The former First Minister also said he believes a major negotiation cannot be completed in the time legally available before a fresh election should be triggered. If the three week deadline passes, British Direct Ruler James Brokenshire is legally obliged to call yet another election. But, in those circumstances, the British government may well move to pass emergency legislation to suspend devolution.

“Almost inevitably, the assembly will be suspended and Northern Ireland will be back to Direct Rule,” Robinson said.

“As things stand the road ahead leads inexorably to stalemate. The election has pushed parties further apart and if over the next few weeks parties retain a list of red-line demands inflated by electoral enthusiasm it will be impossible to reach agreement in either the short or medium term.”

But addressing an election-eve event in west Belfast, senior Sinn Fein Assembly candidate Pat Sheehan vowed his party would not return to Stormont until agreements reached on the Irish language act, a bill of rights and legacy issues were delivered.

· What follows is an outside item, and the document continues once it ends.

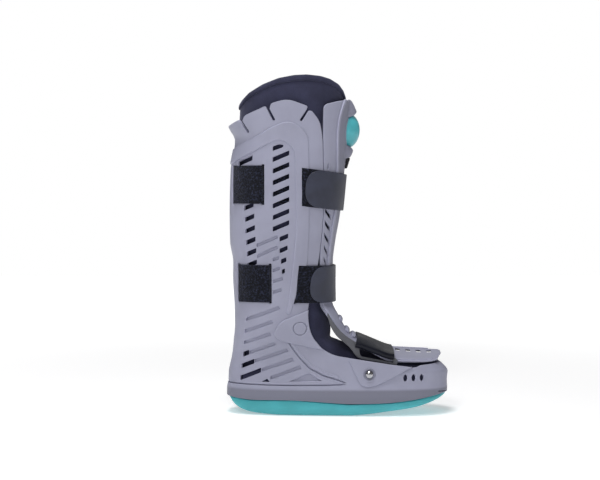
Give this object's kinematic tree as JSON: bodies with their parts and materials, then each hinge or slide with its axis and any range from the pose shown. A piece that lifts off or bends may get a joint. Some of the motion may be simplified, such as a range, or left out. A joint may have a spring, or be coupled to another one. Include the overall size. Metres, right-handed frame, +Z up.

“There were three issues that have been agreed previously,” he said. “So you had the Irish language act, there was a thing called the bill of rights and there was another issue. An agreement to deal with the legacy of the conflict in regard to people who were killed during the conflict. We need to see those agreements implemented”.

When asked if it was a promise that his party would not return to government unless the agreements were implemented, Mr Sheehan replied: “Yes. Unless the outstanding agreements are implemented.”

SDLP leader Colum Eastwood said the “red lines” drawn by both the DUP and Sinn Fein were pointing to the long term collapse of devolution in the North.

“Two parties which refuse in absolute terms to compromise in government means that we will not have a government,” he said.

Meanwhile former US Senator George Mitchell, who helped negotiate the 1998 Good Friday Agreement, says it may be time to review the agreement’s structures.

In particular, Senator Mitchell suggested the north’s political parties should consider power-sharing by choice instead of the ‘mandatory coalition’ currently open to all the major Stormont parties, although abandoned by the UUP and the SDLP since last year.

“I think everyone anticipated that these arrangements were established to meet the problems and the needs of that time,” he said. “It is a normal part of the development of every society that over time institutions should be reviewed, processes should be reviewed.”

He also warned of the effect on the Good Friday Agreement of the British decision to leave the European Union.

“I believe that the European Union was an important factor that led the United Kingdom and Ireland to co-operate in establishing a process that led to the Good Friday Agreement and I think the UK being out of the European Union may reduce the prospect for further co-operation,” he said.